A stumbling block has been by-passing the download 'Save to' pop-up. This is achieved by having all possible mime-types for the download project set in the Webdriver.FirefoxProfile(). Without this, even if manual intervention works, those choices get lost between run sessions:

fp.set_preference("browser.helperApps.neverAsk.saveToDisk", "application/force-download,image/png,image/part,image/jpeg,image/x-bmp,text/plain,image/gif,video/mp4,application/pdf,")

Source code is available on Github.

Copyright

All files published on Radiopaedia are covered by a CC-BY-NC-SA 3.0 release, ref license. As a fall-back check at the time of upload to NCC, the web page source header is checked for a "license" link and this is used to create the Permission statement on the image page. Should the license on Radiopaedia change in the future, this automated check and the source code is reliable evidence of verification.

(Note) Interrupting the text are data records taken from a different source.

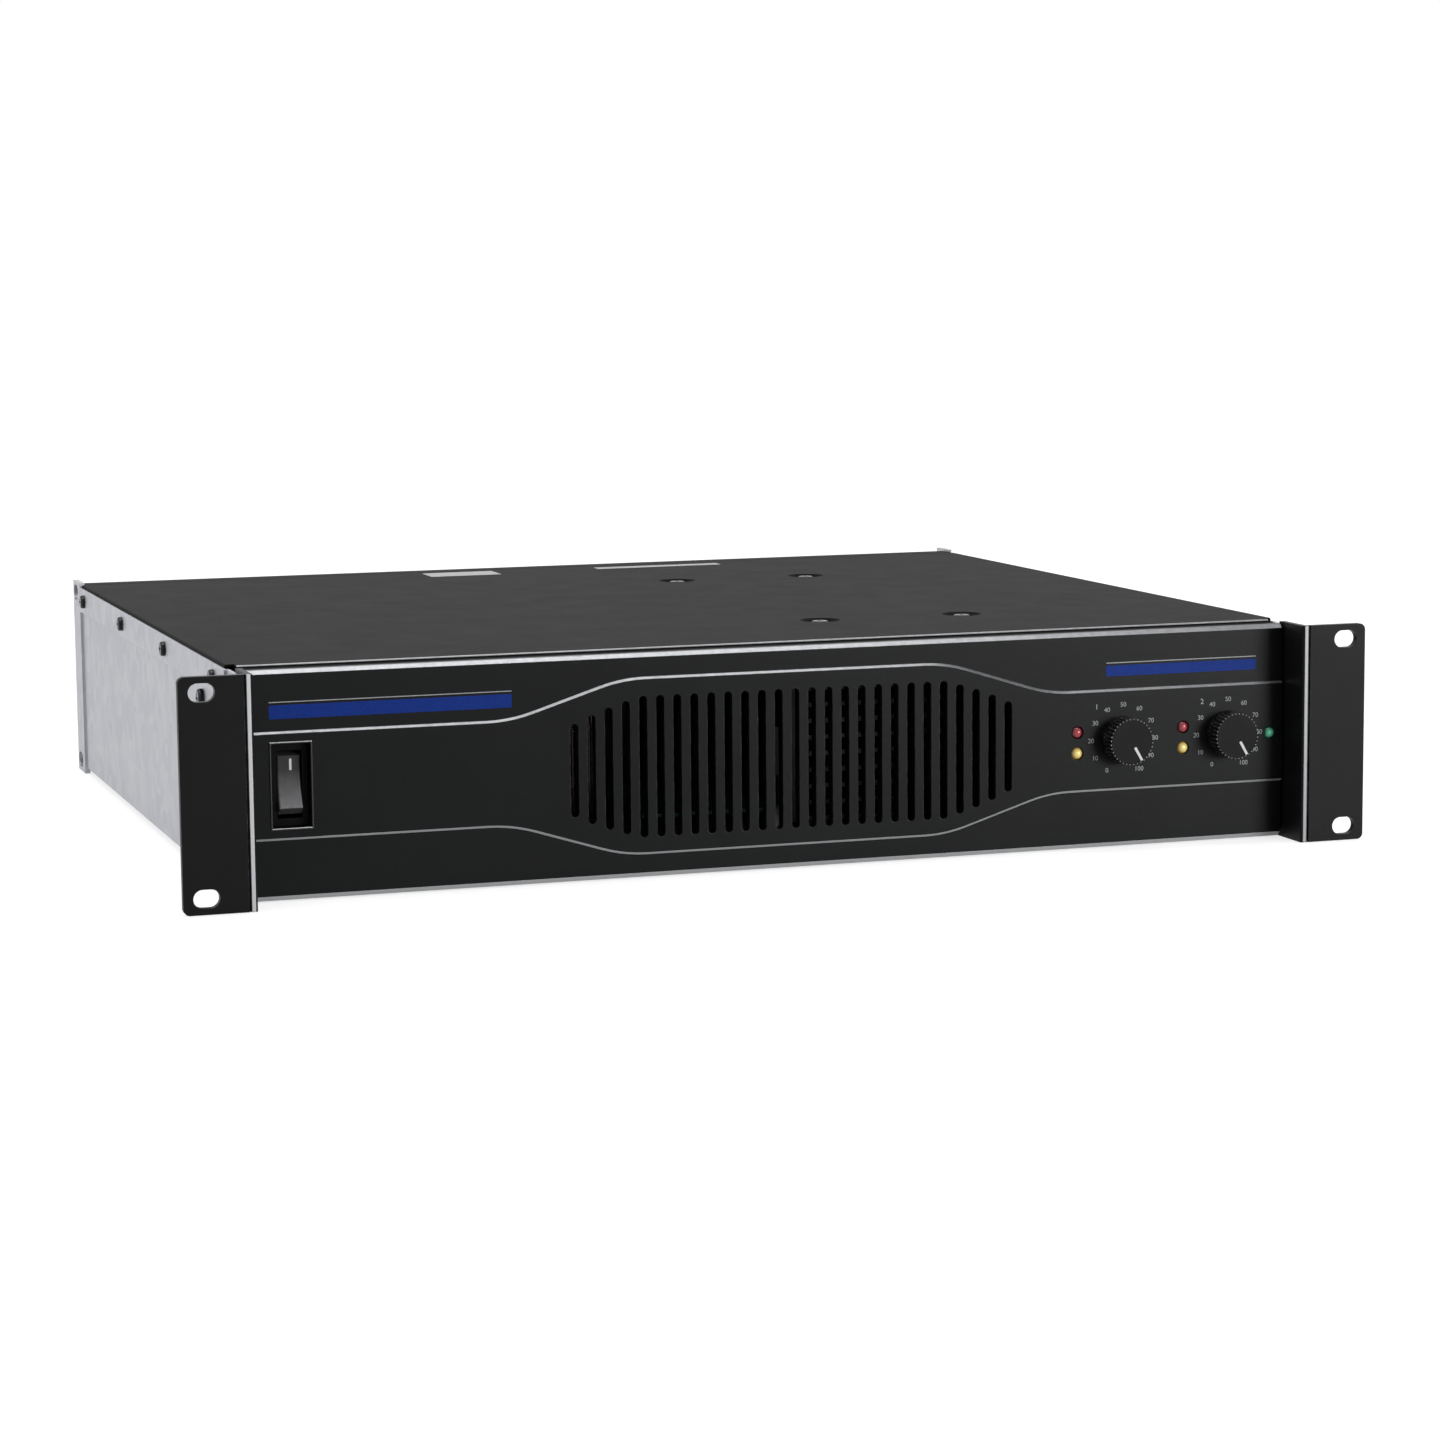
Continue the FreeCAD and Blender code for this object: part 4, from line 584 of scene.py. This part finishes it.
def dialMeshes(channel):
    x, z, _ = knobPlaces[channel]
    meshes = []
    for number in range(dialPrint["last"] + 1):
        angle = math.radians(dialPrint["first"] + dialPrint["step"] * number)
        digits = textMesh(str(10 * number), dialPrint["digit"], dialPrint["ink"])
        meshes.append(onFront(digits, x + dialPrint["radius"] * math.sin(angle), plateauY,
                              z + dialPrint["radius"] * math.cos(angle)))
    name = textMesh(str(channel), dialPrint["channelDigit"], dialPrint["ink"])
    meshes.append(onFront(name, x + dialPrint["channelX"], plateauY, z + dialPrint["channelZ"]))
    return meshes


dialNumbers = meshObject("dialNumbers", joinMeshes("dialNumbers", dialMeshes(1) + dialMeshes(2)), inkGrey)
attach(dialNumbers, "chassis")

stripes = {"left": (-204.5 * mm, -111.2 * mm, 68.9 * mm, 74.1 * mm),  # x from and to, z from and to
           "right": (134.8 * mm, 201.0 * mm, 69.4 * mm, 73.7 * mm), "ink": 0.06 * mm, "corner": 0.5 * mm,
           "rule": 0.35 * mm, "ruleGap": 1.1 * mm, "ruleCorner": 0.15 * mm}


def stripeMeshes():
    bands, rules = [], []
    for side in ("left", "right"):
        x0, x1, z0, z1 = stripes[side]
        middle = (x0 + x1) / 2
        band = plateMesh(x1 - x0, z1 - z0, stripes["ink"], stripes["corner"])
        bands.append(onFront(band, middle, frontY, (z0 + z1) / 2))
        rule = plateMesh(x1 - x0, stripes["rule"], stripes["ink"], stripes["ruleCorner"])
        rules.append(onFront(rule, middle, frontY, z1 + stripes["ruleGap"]))
    return bands, rules


bands, rules = stripeMeshes()
blueBands = meshObject("blueBands", joinMeshes("blueBands", bands), inkBlue)
paleRules = meshObject("paleRules", joinMeshes("paleRules", rules), inkGrey)
for piece in (blueBands, paleRules):
    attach(piece, "chassis")

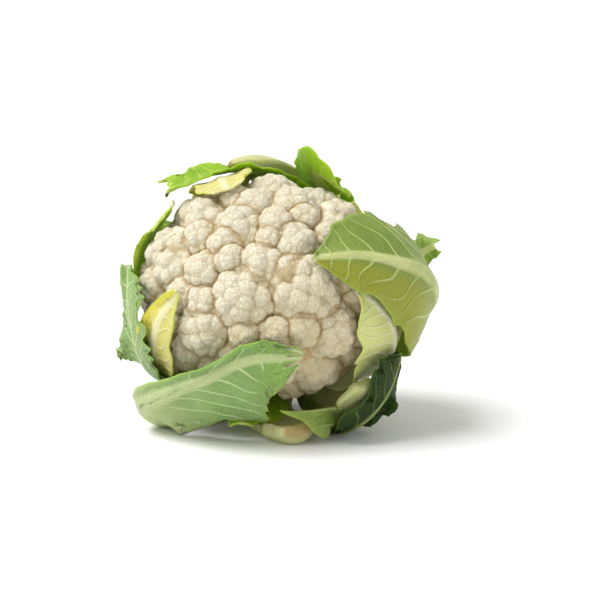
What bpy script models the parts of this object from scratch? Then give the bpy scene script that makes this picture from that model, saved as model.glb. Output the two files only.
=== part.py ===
# A cauliflower as bought: a dome of florets on a cut stalk, held in its wrapper leaves and
# lying on them with the crown towards the front. Metres, +Z up, origin under the middle of
# the whole thing at table height.

import math

import bmesh
import bpy
import numpy as np
from mathutils import Matrix, Vector
from mathutils.bvhtree import BVHTree

MM = 0.001
GAP = 0.3 * MM  # clearance between pieces that touch
GOLDEN_TURN = math.radians(137.508)

# The head lies back: its crown looks up by this much and to the left of the front.
HEAD_CENTRE = Vector((-8.3, -9.3, 90)) * MM
CROWN_RISE = math.radians(40)
CROWN_TURN = math.radians(-13)
# The dome's half sizes: side to side, up the crown's own upright, and out along its axis.
DOME = Vector((80.5, 74, 62)) * MM
# The core that the florets stand out of, with its own depth behind the middle.
CORE = Vector((64, 58, 47)) * MM
CORE_BACK = 54 * MM

# The stalk runs back from the core along the head's axis, distances from the head's centre.
STALK_TOP = 48 * MM
STALK_END = 104 * MM
STALK_TOP_RADIUS = 25 * MM
STALK_END_RADIUS = 21 * MM

# Looking at the curd from the front, from 10 degrees above the table.
SIGHT_RISE = math.radians(10)
# The large florets as seen from there: across and up from the head's centre, and radius, in mm.
SEEN_FLORETS = (
    (-13.5, -9.5, 20.5),
    (34.5, -3, 23.5),
    (0.5, 16, 14),
    (-22, 19, 10),
    (-42, 11, 13),
    (-64, 14, 15),
    (25, 31, 15),
    (30, 48.5, 10),
    (10, 45, 11.5),
    (25, 60, 16),
    (-5, 60, 13),
    (-18, 45, 15.5),
    (-43, 53, 14),
    (-45, 35, 11),
    (-27, 31, 11),
    (56, 50, 14),
    (49, 36, 12),
    (-40, -11, 11.5),
    (-42, -30, 19),
    (-11, -33, 10),
    (10, -31, 11),
    (29, -29, 12),
    (51, -31, 18),
    (41, -59, 17),
    (5, 32, 8),
    (-57, 29, 10),
    (19, 12, 9.5),
    (-16, -52, 15),
    (12, -54, 15),
    (60, 14, 15),
    (52, -56, 14),
    (63, -42, 13),
    (39, -73, 13),
    (66, -28, 12),
    (20, -70, 12),
    (-4, -70, 12),
)
# Smaller florets fill what is left of the dome, out to this far from the crown's middle.
FILL_TRIES = 110
FILL_WIDEST = math.radians(106)
FILL_SMALLEST, FILL_LARGEST = 10.5 * MM, 19 * MM
ROOM_SHARE = 0.72  # of a floret's radius that its neighbours leave clear
FLORET_RISE = 0.94  # of its radius that a floret's middle lies under the dome
FINE_FLORET = 18.5 * MM  # florets larger than this have smaller faces
# Each floret is a ball with round lobes: how many, where they sit and how large, in radii.
LOBE_COUNT = 11
LOBE_AT, LOBE_SIZE, BALL_SIZE = 0.66, 0.42, 0.86
LOBE_SPREAD = math.radians(105)
FLORET_TWIST = 1.7  # radians from one floret's lobes to the next one's

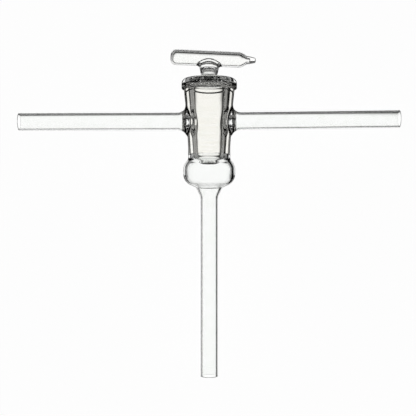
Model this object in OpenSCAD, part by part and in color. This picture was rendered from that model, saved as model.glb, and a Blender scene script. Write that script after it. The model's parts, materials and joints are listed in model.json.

The template {{CC-BY-NC-SA-3.0}} is used to provide a link to the Creative Commons license page, this may later be replaced by a version of the Wikimedia Commons license template(s) if imported.

Housekeeping

Wikimedia Commons duplicates Some files, such as scans of illustrations in Gray's anatomy, are already on Wikimedia Commons. A generalized housekeeping script can check for identical SHA1 checksums between NC Commons and Wikimedia Commons files based on any NC Commons site search. Ref source code.

Bugs and known errors

Failure cases:

Known errors:

  • https://radiopaedia.org/cases/buckle-fracture-distal-radius-1, the image downloaded is a bmp file, which is not an allowed format. These are skipped.
  • After a few hours of running, there may be a Bad gateway error. It is unknown if this is caused by an anti-bot tool or something else. The page is reloaded after a pause.
  • Local download filenames are chosen by Radiopaedia. These may get fixed with unpredictable names and the same name used for a series of different sequential downloads, for example Abdominal aortic aneurysm (Radiopaedia 75131-86203 Sagittal C+ arterial phase 11).jpg (one image in a stack of 47) was given the local download name of abdominal-aortic-aneurysm-38.jpg, where "38" was unrelated to the stack count or any other index. Fortunately, this appears to create only a local cosmetic problem.